Il tema è di grande importanza perché oggigiorno l’arena competitiva evolve così velocemente che non è letteralmente possibile fare programmi e investimenti se non si riesce a configurare un orizzonte temporale sufficiente nel quale I nostri prodotti possono avere successo per trovare un ritorno adeguato agli sforzi e ai denari impiegati.

A volte non si tratta perciò di mere tattiche per poter mantenere prezzi elevati in presenza di validi ed economici sostituti, o di arguzie di breve termine per riuscire a mantenere artificialmente degli spazi di mercato che in realtà non esistono più. Qualsiasi organizzazione aziendale deve riuscire a dotarsi di una propria unicità e di un suo “fascino” implicito che può permetterle di esprimere valore nel tempo. Se non ci riesce, anche laddove la velocità di rinnovamento del mercato non sia alta, c’è ugualmente il rischio che quest’ultimo evapori perché magari è il personale che trova facile spostarsi altrove o perché non si riesce a finanziare il rinnovamento.

La costruzione di valide barriere all’entrata della concorrenza quasi mai è solo questione di quattrini. Molto spesso è il risultato di una strategia vincente e di un ragionamento strategico integrato, ma quasi sempre è un fattore vitale. Anche laddove esse non sembrano essenziali, riuscire a erigere difese strategiche risulta essenziale per avere un orizzonte temporale adeguato a limitare I danni di un attacco esterno, di un esodo interno o di un brutale rimpiazzo dovuto a tecnologie innovative o a concorrenza sleale. Ci sono mille ragioni per le quali la concorrenza può farci dei danni, ma se si sono riuscite a costruire valide “barriere all’entrata” si avrà probabilmente il tempo di reagire o di ridimensionare utilmente l’azienda.

IL “TICKET MINIMO” DEL BUSINESS

A volte fanno parte di tale ragionamento le necessarie dimensioni minime aziendali per poter chiudere il cerchio di una idonea proposizione di valore alla clientela. Capita che se sono troppo piccolo non riesco ad esprimermi e nemmeno riescono ad esprimere valore, con la mia organizzazione, I miei prodotti. Se non riesco ad avere una diffusione capillare della distribuzione, se non riesco ad esprimere autorevolezza, se non riesco a fare adeguati investimenti, se non riesco a trovare efficienza nella produzione, allora tutti gli altri ragionamenti rischiano di passare in secondo piano perché sono privo di alcune leve fondamentali per riuscire a sostenere la competizione.
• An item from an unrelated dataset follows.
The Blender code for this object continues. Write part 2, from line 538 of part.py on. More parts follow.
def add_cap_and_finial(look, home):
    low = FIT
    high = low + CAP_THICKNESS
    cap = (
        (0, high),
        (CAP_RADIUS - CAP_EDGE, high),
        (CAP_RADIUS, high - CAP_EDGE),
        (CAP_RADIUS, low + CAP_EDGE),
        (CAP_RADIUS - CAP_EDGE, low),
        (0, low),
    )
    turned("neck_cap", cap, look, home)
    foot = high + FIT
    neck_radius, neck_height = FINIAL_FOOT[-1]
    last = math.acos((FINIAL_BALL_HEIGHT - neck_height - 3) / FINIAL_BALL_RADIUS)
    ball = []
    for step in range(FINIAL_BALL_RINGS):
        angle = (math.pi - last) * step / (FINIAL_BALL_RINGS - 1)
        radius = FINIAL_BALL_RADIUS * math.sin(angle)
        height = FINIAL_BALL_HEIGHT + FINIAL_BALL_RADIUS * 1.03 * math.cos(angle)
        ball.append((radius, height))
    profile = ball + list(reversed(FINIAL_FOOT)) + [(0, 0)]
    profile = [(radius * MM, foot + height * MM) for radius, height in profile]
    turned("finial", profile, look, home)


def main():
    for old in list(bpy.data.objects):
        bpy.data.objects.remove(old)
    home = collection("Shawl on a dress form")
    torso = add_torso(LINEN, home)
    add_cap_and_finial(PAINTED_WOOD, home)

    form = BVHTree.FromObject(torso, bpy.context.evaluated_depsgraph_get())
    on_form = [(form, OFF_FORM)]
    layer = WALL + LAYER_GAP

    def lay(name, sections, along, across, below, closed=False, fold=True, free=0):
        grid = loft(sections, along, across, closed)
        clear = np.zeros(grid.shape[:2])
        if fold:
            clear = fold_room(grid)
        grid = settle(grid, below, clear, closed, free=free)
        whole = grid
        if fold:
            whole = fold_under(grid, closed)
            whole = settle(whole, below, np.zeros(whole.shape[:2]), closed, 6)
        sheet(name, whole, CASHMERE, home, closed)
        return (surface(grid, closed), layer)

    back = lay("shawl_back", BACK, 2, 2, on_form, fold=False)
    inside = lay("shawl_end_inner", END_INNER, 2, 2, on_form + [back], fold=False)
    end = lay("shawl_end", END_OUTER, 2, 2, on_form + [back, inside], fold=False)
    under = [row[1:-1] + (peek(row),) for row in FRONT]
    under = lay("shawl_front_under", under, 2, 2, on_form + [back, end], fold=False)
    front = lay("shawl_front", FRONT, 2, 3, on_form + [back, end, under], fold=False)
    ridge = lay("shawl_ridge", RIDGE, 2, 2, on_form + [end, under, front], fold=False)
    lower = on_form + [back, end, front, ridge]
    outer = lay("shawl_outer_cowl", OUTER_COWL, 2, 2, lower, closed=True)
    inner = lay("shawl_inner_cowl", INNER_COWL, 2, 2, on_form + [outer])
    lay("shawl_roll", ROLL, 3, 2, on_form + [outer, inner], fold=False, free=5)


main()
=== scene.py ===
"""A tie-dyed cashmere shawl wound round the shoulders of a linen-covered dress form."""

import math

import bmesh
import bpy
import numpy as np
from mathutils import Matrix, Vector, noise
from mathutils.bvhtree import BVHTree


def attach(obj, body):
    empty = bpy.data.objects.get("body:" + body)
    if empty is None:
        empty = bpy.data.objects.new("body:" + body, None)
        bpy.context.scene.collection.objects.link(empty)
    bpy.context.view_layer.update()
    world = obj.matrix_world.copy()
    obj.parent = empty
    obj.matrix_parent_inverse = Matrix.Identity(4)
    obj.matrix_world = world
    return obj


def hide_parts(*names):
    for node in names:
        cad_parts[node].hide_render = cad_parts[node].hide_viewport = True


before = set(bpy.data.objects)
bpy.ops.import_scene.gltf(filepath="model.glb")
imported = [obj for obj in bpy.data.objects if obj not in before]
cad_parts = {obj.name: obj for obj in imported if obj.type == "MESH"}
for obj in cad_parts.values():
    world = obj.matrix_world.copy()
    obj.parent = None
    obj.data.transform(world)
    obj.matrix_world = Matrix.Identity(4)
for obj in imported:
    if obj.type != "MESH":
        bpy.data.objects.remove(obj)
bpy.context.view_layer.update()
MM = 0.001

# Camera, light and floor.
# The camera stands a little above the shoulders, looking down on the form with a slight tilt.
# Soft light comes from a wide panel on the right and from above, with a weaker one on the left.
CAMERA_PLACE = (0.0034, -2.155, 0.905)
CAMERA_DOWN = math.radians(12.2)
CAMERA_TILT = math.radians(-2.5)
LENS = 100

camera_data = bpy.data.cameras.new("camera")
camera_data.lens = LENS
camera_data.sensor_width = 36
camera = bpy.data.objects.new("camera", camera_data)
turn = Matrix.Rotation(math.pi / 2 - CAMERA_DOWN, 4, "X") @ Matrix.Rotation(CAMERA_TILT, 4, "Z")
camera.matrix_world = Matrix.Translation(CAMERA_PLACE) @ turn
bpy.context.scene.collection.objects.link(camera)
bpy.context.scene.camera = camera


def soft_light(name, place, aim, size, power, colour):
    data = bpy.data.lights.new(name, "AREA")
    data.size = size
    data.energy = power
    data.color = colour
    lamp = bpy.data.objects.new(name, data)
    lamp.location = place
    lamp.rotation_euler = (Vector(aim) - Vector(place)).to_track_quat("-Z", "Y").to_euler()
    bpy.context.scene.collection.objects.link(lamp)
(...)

Il ragionamento è di assoluta ovvietà e, pur tuttavia, molte imprese italiane ricadono in tale fattispecie di mancanza di adeguate dimensioni aziendali. Per motivi storici, familiari o di difficoltà di trovare risorse adeguate alla crescita. In quei casi ove si riscontra l’impossibilità di raggiungere le dimensioni minime aziendali per poter mettere in campo una strategia, allora l’urgenza è quella di individuare un network di collaborazioni, una rete di imprese, un possibile acquirente del business o I necessari capitali per la crescita. In molti casi gli imprenditori decidono di vendere per questi motivi, o perché si intravedono all’orizzonte le necessità di spostare la competizione su scala globale, o anche solo perché la distribuzione è diventata inefficace se non si investe di più.

Molte imprese (anche decisamente grandi) che si rivolgono alle banche d’affari per trovare risposta alle loro problematiche strategiche arrivano a dare loro un doppio mandato : da un lato per la quotazione in borsa (o il reperimento di capitali per altra strada) e dall’altro per la vendita del business (il cosiddetto “dual tracking”).

Ma anche I ragionamenti relativi alla misurazione delle dimensioni minime aziendali necessarie non sono poi così ovvi. Esistono ed esisteranno sempre delle strategie di “nicchia”. Esistono ed esisteranno sempre degli ambiti speciali, delle situazioni particolari e delle nuove esigenze che possono essere soddisfatte con vecchi prodotti. Anzi: è proprio in questi casi che trionfa il pensiero strategico e che può persino arrivare a superare il problema dimensionale. E’ per questo che è così importante!